The first finding is that my area of study urbanized through three different types of housing production, and that the way through which people acquired their housing units in the area seems to have an influence on their transportation needs. I call these types of housing production a) the market, b) the governmental, and c) the social models. The market model took place during the 1950s and the 1980s. People who migrated to Mexico City from other parts of the country were eager to buy a plot of land to build a house. As land prices in the inner city were skyrocketing, the eastern part of Mexico City Metropolitan Area offered an affordable alternative for urban dwellers lacking access to either private or public housing loans. The governmental model has taken place since the 1980s and is comprised of the state efforts to implement a national housing policy that provides housing for workers. This model is best represented by the massive housing developments built under the wing of INFONAVIT, the Mexican national housing fund. Finally, the social model relates to social movements occupying land and reclaiming it to fulfill the housing needs of the poorest population of the city. This model is best depicted by social production of habitat movement identified by Enrique Ortiz and his colleagues.

These models have different implications for people’s mobility needs. On the one hand, it seems that the people that build their houses from the governmental model are more bound to their formal jobs located in the big agglomeration. This means that despite having moved kilometers away from the inner city, they need to retain their formal jobs to keep their access to their housing credits and social safety net, which means that they are inescapably bound to a 2 to 3-hour commute. On the other hand, people who got their housing units through the market and social models are less bound to a specific area of the city for access to their economic activities. These people seem to be more prone to work within the eastern part of the metropolitan area, therefore facing less demanding commutes.


A second finding suggests an interesting paradox. People living in the area of study are now third or even fourth generation since the area developed. Younger generations are increasingly improving their educational levels to achieve a college degree and even a graduate school education. As a byproduct of the concentration of economic activity in the central agglomeration of the city, the area under study continues to be deprived of high value-added economic activity. This is due to several factors. The zoning regulation by and large impedes the arrival of the large-scale industry or service sectors. The area lacks the economies of scale and economies of urbanization offered by the central agglomeration, so the zone is not competitive enough at the intra-urban scale. As a consequence, the jobs available in the zone are usually informal and low-paid. The paradox then lies in the following phenomenon: people in the eastern part of the city are increasingly more educated, however, if they aspire to get a job that is formal and that pays what people think they deserve in return for their education, they must look for that job in the central agglomeration. This, in turn, is a mechanism that inescapably increases their urban transactions costs associated with transportation.

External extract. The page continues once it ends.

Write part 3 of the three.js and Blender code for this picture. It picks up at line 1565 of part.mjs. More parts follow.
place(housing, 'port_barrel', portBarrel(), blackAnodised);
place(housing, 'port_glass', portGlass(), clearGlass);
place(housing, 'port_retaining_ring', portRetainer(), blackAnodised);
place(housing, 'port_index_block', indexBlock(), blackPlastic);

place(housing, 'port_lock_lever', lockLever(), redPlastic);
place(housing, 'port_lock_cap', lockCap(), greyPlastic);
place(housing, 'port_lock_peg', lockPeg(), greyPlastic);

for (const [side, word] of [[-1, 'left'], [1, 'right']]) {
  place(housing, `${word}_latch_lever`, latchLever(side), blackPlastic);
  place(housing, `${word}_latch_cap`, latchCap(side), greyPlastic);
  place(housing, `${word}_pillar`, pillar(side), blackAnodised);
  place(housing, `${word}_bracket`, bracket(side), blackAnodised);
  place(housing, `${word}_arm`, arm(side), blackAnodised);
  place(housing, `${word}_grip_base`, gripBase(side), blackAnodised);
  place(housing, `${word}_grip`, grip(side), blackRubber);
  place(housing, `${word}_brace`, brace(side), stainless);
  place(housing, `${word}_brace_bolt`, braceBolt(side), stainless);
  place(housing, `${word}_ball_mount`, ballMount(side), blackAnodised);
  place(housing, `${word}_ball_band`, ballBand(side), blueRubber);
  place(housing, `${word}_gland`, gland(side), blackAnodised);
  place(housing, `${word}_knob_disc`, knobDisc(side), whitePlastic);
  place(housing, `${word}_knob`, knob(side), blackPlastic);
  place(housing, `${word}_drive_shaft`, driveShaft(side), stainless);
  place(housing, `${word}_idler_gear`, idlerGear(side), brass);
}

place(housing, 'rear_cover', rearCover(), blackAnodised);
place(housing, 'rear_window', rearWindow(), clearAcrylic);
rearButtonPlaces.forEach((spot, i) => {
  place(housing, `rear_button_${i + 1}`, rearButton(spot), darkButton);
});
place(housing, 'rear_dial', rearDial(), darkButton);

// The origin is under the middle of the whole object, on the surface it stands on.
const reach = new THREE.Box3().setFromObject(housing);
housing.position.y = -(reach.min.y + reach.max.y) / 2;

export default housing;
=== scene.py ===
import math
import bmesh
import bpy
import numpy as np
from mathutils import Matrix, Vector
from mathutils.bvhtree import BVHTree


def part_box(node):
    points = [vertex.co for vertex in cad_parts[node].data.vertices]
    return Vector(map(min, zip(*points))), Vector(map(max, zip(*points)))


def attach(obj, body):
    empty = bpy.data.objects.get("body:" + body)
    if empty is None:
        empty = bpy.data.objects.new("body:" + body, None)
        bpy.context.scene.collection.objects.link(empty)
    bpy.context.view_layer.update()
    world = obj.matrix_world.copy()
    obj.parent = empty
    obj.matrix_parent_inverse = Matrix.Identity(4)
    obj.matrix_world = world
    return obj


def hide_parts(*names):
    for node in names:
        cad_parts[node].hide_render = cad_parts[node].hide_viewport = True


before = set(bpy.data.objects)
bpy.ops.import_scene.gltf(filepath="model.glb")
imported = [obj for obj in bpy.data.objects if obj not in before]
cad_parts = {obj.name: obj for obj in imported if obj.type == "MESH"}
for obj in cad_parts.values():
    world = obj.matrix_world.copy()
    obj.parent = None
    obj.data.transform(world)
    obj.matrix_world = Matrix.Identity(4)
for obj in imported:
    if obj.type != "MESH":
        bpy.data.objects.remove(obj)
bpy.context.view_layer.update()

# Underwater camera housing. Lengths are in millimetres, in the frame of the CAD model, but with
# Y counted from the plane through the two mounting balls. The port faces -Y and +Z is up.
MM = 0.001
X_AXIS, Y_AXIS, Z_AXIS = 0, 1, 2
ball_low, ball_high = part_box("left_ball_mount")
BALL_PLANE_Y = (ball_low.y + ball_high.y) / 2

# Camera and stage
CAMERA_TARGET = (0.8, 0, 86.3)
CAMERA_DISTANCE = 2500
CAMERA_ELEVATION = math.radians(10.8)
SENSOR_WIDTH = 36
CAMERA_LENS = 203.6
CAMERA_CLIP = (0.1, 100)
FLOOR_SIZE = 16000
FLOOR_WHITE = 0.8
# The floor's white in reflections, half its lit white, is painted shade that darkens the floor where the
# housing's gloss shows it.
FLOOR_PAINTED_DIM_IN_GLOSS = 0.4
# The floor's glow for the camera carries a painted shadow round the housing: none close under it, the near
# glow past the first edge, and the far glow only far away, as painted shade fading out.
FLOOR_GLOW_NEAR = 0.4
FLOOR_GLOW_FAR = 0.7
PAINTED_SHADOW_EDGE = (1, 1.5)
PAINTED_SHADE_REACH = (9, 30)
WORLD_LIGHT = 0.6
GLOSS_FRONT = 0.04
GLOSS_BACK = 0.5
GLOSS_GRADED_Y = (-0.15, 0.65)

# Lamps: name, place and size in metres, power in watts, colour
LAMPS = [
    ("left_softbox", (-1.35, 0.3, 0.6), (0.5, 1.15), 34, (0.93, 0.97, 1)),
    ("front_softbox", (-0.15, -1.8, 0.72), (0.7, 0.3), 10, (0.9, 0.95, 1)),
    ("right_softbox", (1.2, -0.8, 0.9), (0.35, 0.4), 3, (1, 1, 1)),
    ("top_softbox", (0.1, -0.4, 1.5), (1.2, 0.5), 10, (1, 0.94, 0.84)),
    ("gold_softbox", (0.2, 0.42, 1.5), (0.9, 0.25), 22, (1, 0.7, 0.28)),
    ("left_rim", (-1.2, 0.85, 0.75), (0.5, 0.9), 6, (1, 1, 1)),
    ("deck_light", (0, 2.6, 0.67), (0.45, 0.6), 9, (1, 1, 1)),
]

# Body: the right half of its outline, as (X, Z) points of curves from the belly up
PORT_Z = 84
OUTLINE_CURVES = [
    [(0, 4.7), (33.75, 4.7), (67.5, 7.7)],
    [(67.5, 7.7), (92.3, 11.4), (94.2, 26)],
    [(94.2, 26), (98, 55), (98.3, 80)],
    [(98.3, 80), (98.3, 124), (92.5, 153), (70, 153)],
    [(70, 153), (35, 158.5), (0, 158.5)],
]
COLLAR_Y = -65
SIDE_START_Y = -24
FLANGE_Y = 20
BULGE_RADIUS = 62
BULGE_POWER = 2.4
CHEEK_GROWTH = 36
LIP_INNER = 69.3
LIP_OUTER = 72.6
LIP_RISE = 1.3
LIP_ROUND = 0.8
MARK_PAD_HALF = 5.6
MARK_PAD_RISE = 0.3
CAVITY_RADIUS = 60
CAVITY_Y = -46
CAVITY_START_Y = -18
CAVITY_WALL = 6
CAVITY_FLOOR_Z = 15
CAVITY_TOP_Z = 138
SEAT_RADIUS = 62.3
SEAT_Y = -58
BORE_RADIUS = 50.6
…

Lastly, I found out that the decisions on how to commute to work –and thus the consequences to people’s urban transactions costs associated with transport– are less determined by the availability of public transit systems, and more determined by the kind of job that people have and by their income. During my interviews, I asked people to sketch the different alternatives that they have to commute to work. In almost every case people sketched three or four different routes. There were usually three of four different bus alternatives that people could use to connect themselves to the Mexico City subway system. There was also the alternative of buying a car and commenting to work through a private vehicle. While some of the alternatives required more time, others required to spend more money; while some alternatives require to take several transit systems, other require less effort. I then asked them to indicate which one of the alternatives is the one that they choose to use and what are the reasons for their decision. To my surprise, a clear pattern among my interviewees started to emerge. When faced with different commuting alternatives that imply a different mix of time, money, and effort, people tend to choose the one that is the fastest -even if that means spending more money and requiring more effort. This trend usually holds, unless people have a very good job that pays well enough. Let me elaborate.

When losing their job for being late is a possibility –think for instance of jobs such as a security guard, a front desk clerk, a secretary, or a worker in a factory line– people tend to choose the fastest alternative even if it is costs more money. In the words of one of my interviewees: “people in this part of the city are literally living against the clock”. These people tend to choose an expensive private express-bus service that will connect them to the overcrowded subway system. This is more costly than other alternatives, but at least they have more control over the time that they are spending on their commute and the time that they will arrive at their jobs.

Contrary to this situation, if your job pays well enough, and there is no risk of losing it for being late –think for instance of a manager in a bourgeoning industry, a lawyer in a law firm, a public official in a managerial position, or a self-employed person in the creative economy– people prefer to use their private cars, the commuting alternative which is most comfortable, even if that means spending more time and money. In Mexico City, everyone knows that getting into a car and into the traffic means spending at least a couple of hours of your day in the traffic jam. However, people who control the time at which they start work and that have well-paid jobs have no trouble investing such time and money into their commutes.


Now, what are the implications of these preliminary findings for urban practice? I will put forward one of them and leave the rest for further discussion.

In the current urban practice, public transit policy tends to be exclusively centered in transit infrastructure. However, my preliminary findings suggest that we should expand the analysis to include other variables of the urban economy. As scholars and practitioners, we tend to conduct our analysis under the assumption that people will make their commuting decisions based on the availability of transit infrastructure alternatives. As an example of this, the field of sustainable mobility is usually based on assuming that providing an improved user experience -through sustainable mass transit systems- will be enough to influence people to leave their cars in their garage and use transit systems instead. This assumption might be partially correct, but this might not be the whole story. It seems that in addition to public transit availability, people also ground their commuting decisions on the type of job that they have and their income. When people have a vulnerable job, they are willing to spend a larger share of their incomes on transport in order to minimize the chance of losing their source of income. When people have a secure and well-paid job, the share of the income that they spend in private cars to be more comfortable is considerably lower than the share of income that poorer people spend.

In addition to this, it seems that commuting decisions are not only explained by where people have to go within the city, but they are also bound by the circumstances that explain why people live where they do in the first place. In the words of professor Tom Slater from the University of Edinburgh: where people live affect their life chances, that is true, but it misses the key structural question of why people live where they do in cities in the first place.

According to my preliminary findings, it seems that public transit policy should expand its scope to include the analysis of other interacting spheres of urban policy. At least, transit infrastructure analysis should take into account the production of housing stock and why people live where they do, and the kind of labor markets and the quality of jobs provided the urban economy.

Thanks for your attention, I’m looking forward to your feedback.